Task input>

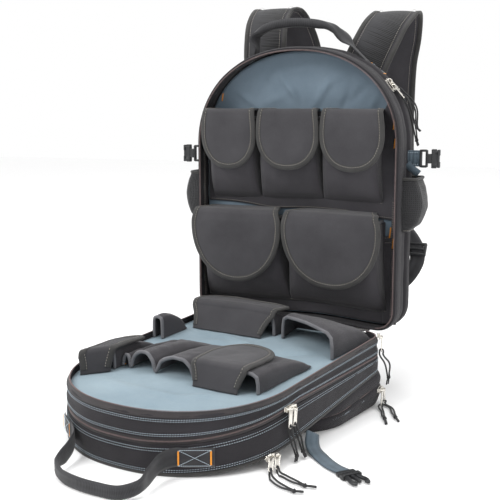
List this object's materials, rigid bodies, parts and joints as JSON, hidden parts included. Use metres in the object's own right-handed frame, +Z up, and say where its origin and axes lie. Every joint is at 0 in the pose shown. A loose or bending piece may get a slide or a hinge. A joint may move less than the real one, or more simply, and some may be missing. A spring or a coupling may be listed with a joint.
{
  "type": "tool backpack",
  "caption": "Soft tool backpack opened flat like a clamshell, with flap pockets, tool sleeves, padded shoulder straps, zips, webbing handles and side release buckles.",
  "frame": {"origin": "on the floor under the middle of the pack's box, measured without the loose pull cords", "axes": "+Z up, -Y towards the open front half and the viewer, +X to the right seen from there"},
  "size_m": [0.4538, 0.7174, 0.6256],
  "materials": {
    "cloth": "coarse woven nylon, matt",
    "gusset_cloth": "heavy woven nylon, matt",
    "rear_lining_cloth": "smooth woven lining, satin",
    "front_lining_cloth": "smooth woven lining, satin",
    "black_webbing": "ribbed woven webbing",
    "blue_webbing": "ribbed woven webbing",
    "black_mesh": "padded mesh",
    "zip_tape": "zip coil on woven tape",
    "black_plastic": "moulded, fine grain",
    "bright_metal": "polished plating",
    "cord_cloth": "braided cord"
  },
  "bodies": {
    "root": {"hinge_cloth": "cloth", "upper_pocket_left": "cloth", "upper_pocket_middle": "cloth", "upper_pocket_right": "cloth", "lower_pocket_left": "cloth", "lower_pocket_right": "cloth", "upper_flap_left": "cloth", "upper_flap_middle": "cloth", "upper_flap_right": "cloth", "lower_flap_left": "cloth", "lower_flap_right": "cloth", "shoulder_strap_left": "cloth", "shoulder_strap_right": "cloth", "left_flap_pocket": "cloth", "right_flap_pocket": "cloth", "hinge_flap_pocket": "cloth", "corner_pocket_left": "cloth", "corner_pocket_right": "cloth", "left_pocket_flap": "cloth", "right_pocket_flap": "cloth", "hinge_pocket_flap": "cloth", "tool_sleeves": "cloth", "rear_gusset": "gusset_cloth", "front_gusset": "gusset_cloth", "front_base": "gusset_cloth", "outer_pocket": "gusset_cloth", "rear_lining": "rear_lining_cloth", "front_lining": "front_lining_cloth", "top_handle": "black_webbing", "lower_strap_left": "black_webbing", "lower_strap_right": "black_webbing", "front_handle": "black_webbing", "strap_keeper": "black_webbing", "side_webbing_left": "blue_webbing", "side_webbing_right": "blue_webbing", "compression_strap": "blue_webbing", "back_panel": "black_mesh", "mesh_pocket_left": "black_mesh", "mesh_pocket_right": "black_mesh", "rear_main_zip": "zip_tape", "rear_compartment_zip": "zip_tape", "front_main_zip": "zip_tape", "front_middle_zip": "zip_tape", "side_buckle_left": "black_plastic", "side_buckle_right": "black_plastic", "male_buckle": "black_plastic", "main_slider": "bright_metal", "middle_sliders": "bright_metal", "base_sliders": "bright_metal", "pocket_sliders": "bright_metal", "rear_sliders": "bright_metal", "main_cord": "cord_cloth", "middle_cord_left": "cord_cloth", "middle_cord_right": "cord_cloth", "base_cord_left": "cord_cloth", "base_cord_right": "cord_cloth", "pocket_cord_left": "cord_cloth", "pocket_cord_right": "cord_cloth", "rear_cord_lower": "cord_cloth", "rear_cord_upper": "cord_cloth"}
  },
  "joints": []
}
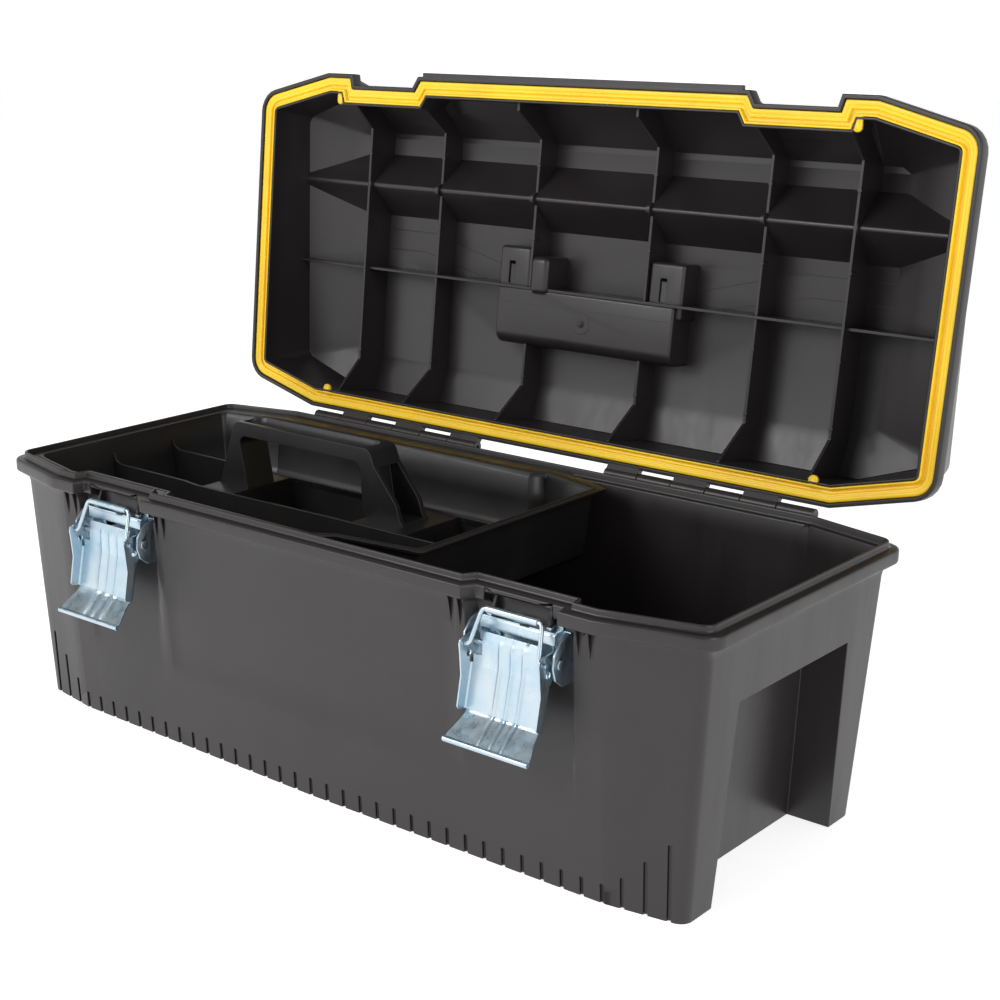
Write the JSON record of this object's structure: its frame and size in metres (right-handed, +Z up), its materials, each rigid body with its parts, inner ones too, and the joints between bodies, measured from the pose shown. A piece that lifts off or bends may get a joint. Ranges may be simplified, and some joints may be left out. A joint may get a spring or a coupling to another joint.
{
  "type": "carpenter toolbox",
  "caption": "Long carpenter's toolbox with a hinged ribbed lid, yellow lid seal, folding carry handle, draw latches and a lift-out tray.",
  "frame": {"origin": "centre of the flat underside of the tub", "axes": "+X along the box's length, +Y towards the hinges, +Z up; the latches are on the -Y side"},
  "size_m": [0.7124, 0.4337, 0.5263],
  "materials": {
    "black_foam": "satin, lightly textured structural foam",
    "tray_plastic": "satin moulded plastic",
    "yellow_seal": "smooth satin elastomer",
    "soft_grip": "matt soft-touch",
    "zinc_plate": "bright blue-white zinc plating",
    "pin_steel": "drawn steel wire"
  },
  "bodies": {
    "base": {"base_shell": "black_foam", "hinge_pin_left": "pin_steel", "hinge_pin_right": "pin_steel", "latch_bracket_left": "zinc_plate", "latch_rivet_left_a": "zinc_plate", "latch_rivet_left_b": "zinc_plate", "latch_pin_left": "pin_steel", "latch_bracket_right": "zinc_plate", "latch_rivet_right_a": "zinc_plate", "latch_rivet_right_b": "zinc_plate", "latch_pin_right": "pin_steel"},
    "lid": {"lid_shell": "black_foam", "lid_seal": "yellow_seal", "handle_pin_left": "pin_steel", "handle_pin_right": "pin_steel"},
    "carry_handle": {"carry_handle": "black_foam", "handle_grip": "soft_grip"},
    "tray": {"tray": "tray_plastic"},
    "lever_left": {"latch_lever_left": "zinc_plate"},
    "bail_left": {"latch_bail_left": "zinc_plate"},
    "lever_right": {"latch_lever_right": "zinc_plate"},
    "bail_right": {"latch_bail_right": "zinc_plate"}
  },
  "joints": [
    {"name": "lid_hinge", "type": "hinge", "parent": "base", "child": "lid", "pos_m": [0, 0.1594, 0.2129], "axis": [1, 0, 0], "range_deg": [0, 95.76]},
    {"name": "carry_handle_hinge", "type": "hinge", "parent": "lid", "child": "carry_handle", "pos_m": [0, 0.23718, 0.36526], "axis": [1, 0, 0], "range_deg": [0, 90]},
    {"name": "tray_lift", "type": "slide", "parent": "base", "child": "tray", "axis": [0, 0, -1], "range_m": [-0.16, 0]},
    {"name": "lever_left_hinge", "type": "hinge", "parent": "base", "child": "lever_left", "pos_m": [-0.206, -0.143, 0.174], "axis": [-1, 0, 0], "range_deg": [0, 75]},
    {"name": "bail_left_hinge", "type": "hinge", "parent": "lever_left", "child": "bail_left", "pos_m": [-0.206, -0.154, 0.175], "axis": [1, 0, 0], "range_deg": [0, 120]},
    {"name": "lever_right_hinge", "type": "hinge", "parent": "base", "child": "lever_right", "pos_m": [0.206, -0.143, 0.174], "axis": [-1, 0, 0], "range_deg": [0, 75]},
    {"name": "bail_right_hinge", "type": "hinge", "parent": "lever_right", "child": "bail_right", "pos_m": [0.206, -0.154, 0.175], "axis": [1, 0, 0], "range_deg": [0, 120]}
  ],
  "couplings": [
    {"joint": "bail_left_hinge", "follows": "lever_left_hinge", "ratio": 1.6},
    {"joint": "bail_right_hinge", "follows": "lever_right_hinge", "ratio": 1.6}
  ]
}
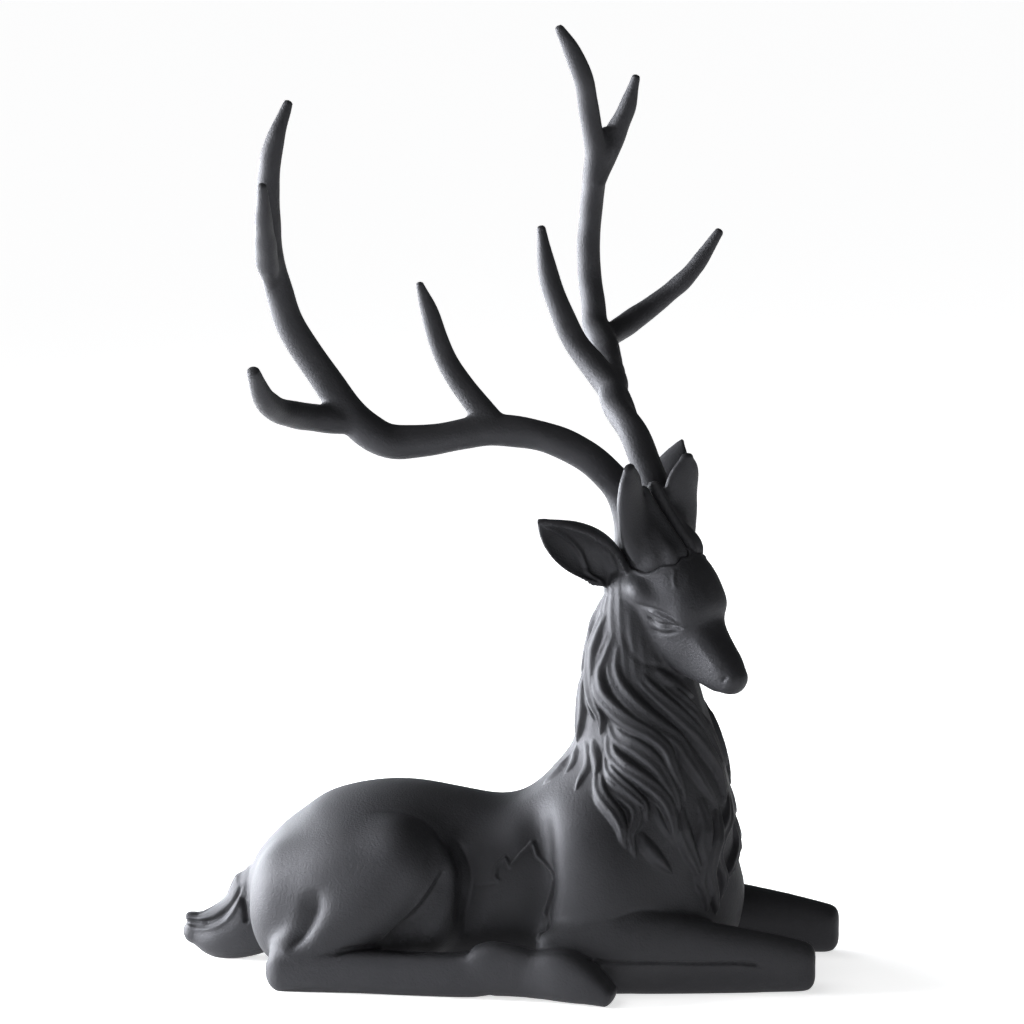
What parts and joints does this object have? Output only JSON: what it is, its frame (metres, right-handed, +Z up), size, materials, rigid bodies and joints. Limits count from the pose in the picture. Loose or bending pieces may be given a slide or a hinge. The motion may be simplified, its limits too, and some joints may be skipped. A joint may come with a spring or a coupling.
{
  "type": "cast iron stag statue",
  "caption": "Cast iron stag lying with folded legs and head turned to its right, with two branched antlers seated in the crown.",
  "frame": {"origin": "on the flat underside, amidships", "axes": "+Z up, +X the way the stag's body faces, -Y its right side, towards which the head is turned"},
  "size_m": [0.2726, 0.2169, 0.3855],
  "materials": {
    "black_iron": "satin black paint over a lightly grained casting"
  },
  "bodies": {
    "root": {"stag_body": "black_iron", "antler_right": "black_iron", "antler_left": "black_iron"}
  },
  "joints": []
}
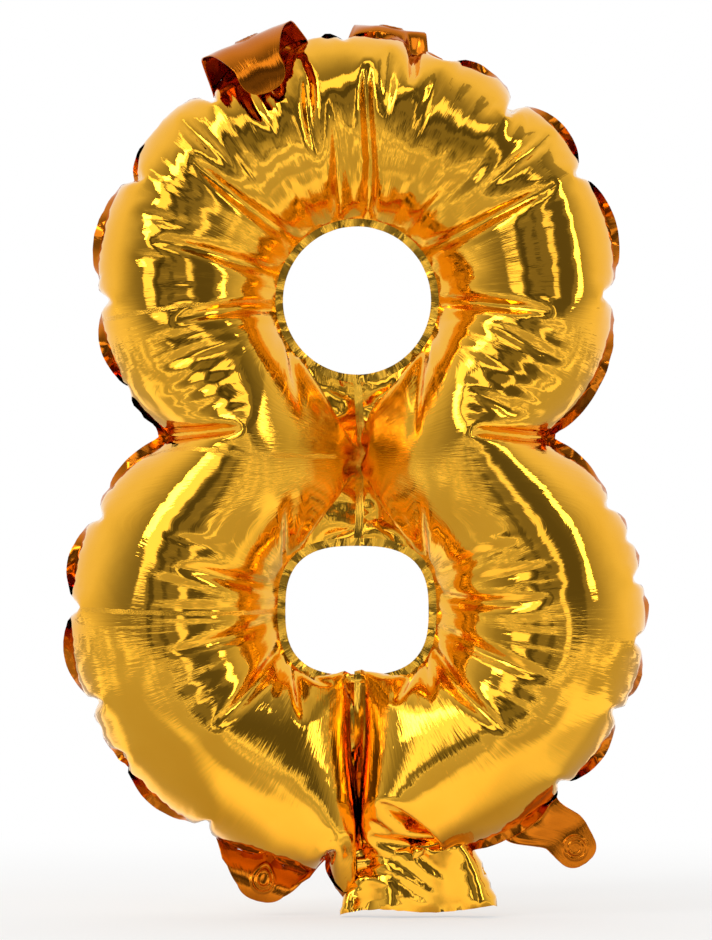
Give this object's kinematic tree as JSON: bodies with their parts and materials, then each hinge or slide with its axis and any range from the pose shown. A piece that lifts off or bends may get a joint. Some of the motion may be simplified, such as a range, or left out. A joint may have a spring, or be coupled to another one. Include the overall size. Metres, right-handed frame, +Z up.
{
  "type": "foil number balloon",
  "caption": "Air-filled mirror foil number balloon, the figure 8: two welded film panels with round and square counters, flat filling neck, inner valve and hanging tabs.",
  "frame": {"origin": "centre of the bounding box's underside, at the hem of the filling neck, with y = 0 in the plane of the welded seams", "axes": "+Z up the figure, +X to the figure's right as it is read, and the front faces -Y"},
  "size_m": [0.2348, 0.0832, 0.3563],
  "materials": {
    "gold_foil": "polished",
    "weld": "gloss",
    "clear_film": "gloss"
  },
  "bodies": {
    "balloon": {"front_film": "gold_foil", "back_film": "gold_foil", "outer_seam": "weld", "upper_counter_seam": "weld", "lower_counter_seam": "weld", "waist_seam": "weld", "left_leg_seam": "weld", "right_leg_seam": "weld", "valve_front_film": "clear_film", "valve_back_film": "clear_film"},
    "neck": {"neck_front_film": "gold_foil", "neck_back_film": "gold_foil"},
    "top_left_tab": {"tab_top_left": "weld"},
    "top_right_tab": {"tab_top_right": "weld"},
    "bottom_left_tab": {"tab_bottom_left": "weld"},
    "bottom_right_tab": {"tab_bottom_right": "weld"}
  },
  "joints": [
    {"name": "neck_fold", "type": "hinge", "parent": "balloon", "child": "neck", "pos_m": [0.027, 0, 0.0204], "axis": [0.9806, 0, 0.1961], "range_deg": [-90, 90], "stiffness_Nm_per_rad": 0.0004},
    {"name": "top_left_tab_fold", "type": "hinge", "parent": "balloon", "child": "top_left_tab", "pos_m": [-0.04114, 0, 0.34173], "axis": [-0.9205, 0, -0.3907], "range_deg": [0, 160], "stiffness_Nm_per_rad": 0.0003},
    {"name": "top_right_tab_fold", "type": "hinge", "parent": "balloon", "child": "top_right_tab", "pos_m": [0.01283, 0, 0.34931], "axis": [0.9925, 0, -0.1219], "range_deg": [0, 150], "stiffness_Nm_per_rad": 0.0003},
    {"name": "bottom_left_tab_fold", "type": "hinge", "parent": "balloon", "child": "bottom_left_tab", "pos_m": [-0.03535, 0, 0.02106], "axis": [0.9657, 0, -0.2598], "range_deg": [-90, 90], "stiffness_Nm_per_rad": 0.0003},
    {"name": "bottom_right_tab_fold", "type": "hinge", "parent": "balloon", "child": "bottom_right_tab", "pos_m": [0.07628, 0, 0.0409], "axis": [0.8044, 0, 0.594], "range_deg": [-90, 90], "stiffness_Nm_per_rad": 0.0003}
  ]
}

Exercise brief> Copy each line of the listing in which the word "JSON" can be found.

Exercise answer>
List this object's materials, rigid bodies, parts and joints as JSON, hidden parts included. Use metres in the object's own right-handed frame, +Z up, and say where its origin and axes lie. Every joint is at 0 in the pose shown. A loose or bending piece may get a slide or a hinge. A joint may move less than the real one, or more simply, and some may be missing. A spring or a coupling may be listed with a joint.
Write the JSON record of this object's structure: its frame and size in metres (right-handed, +Z up), its materials, each rigid body with its parts, inner ones too, and the joints between bodies, measured from the pose shown. A piece that lifts off or bends may get a joint. Ranges may be simplified, and some joints may be left out. A joint may get a spring or a coupling to another joint.
What parts and joints does this object have? Output only JSON: what it is, its frame (metres, right-handed, +Z up), size, materials, rigid bodies and joints. Limits count from the pose in the picture. Loose or bending pieces may be given a slide or a hinge. The motion may be simplified, its limits too, and some joints may be skipped. A joint may come with a spring or a coupling.
Give this object's kinematic tree as JSON: bodies with their parts and materials, then each hinge or slide with its axis and any range from the pose shown. A piece that lifts off or bends may get a joint. Some of the motion may be simplified, such as a range, or left out. A joint may have a spring, or be coupled to another one. Include the overall size. Metres, right-handed frame, +Z up.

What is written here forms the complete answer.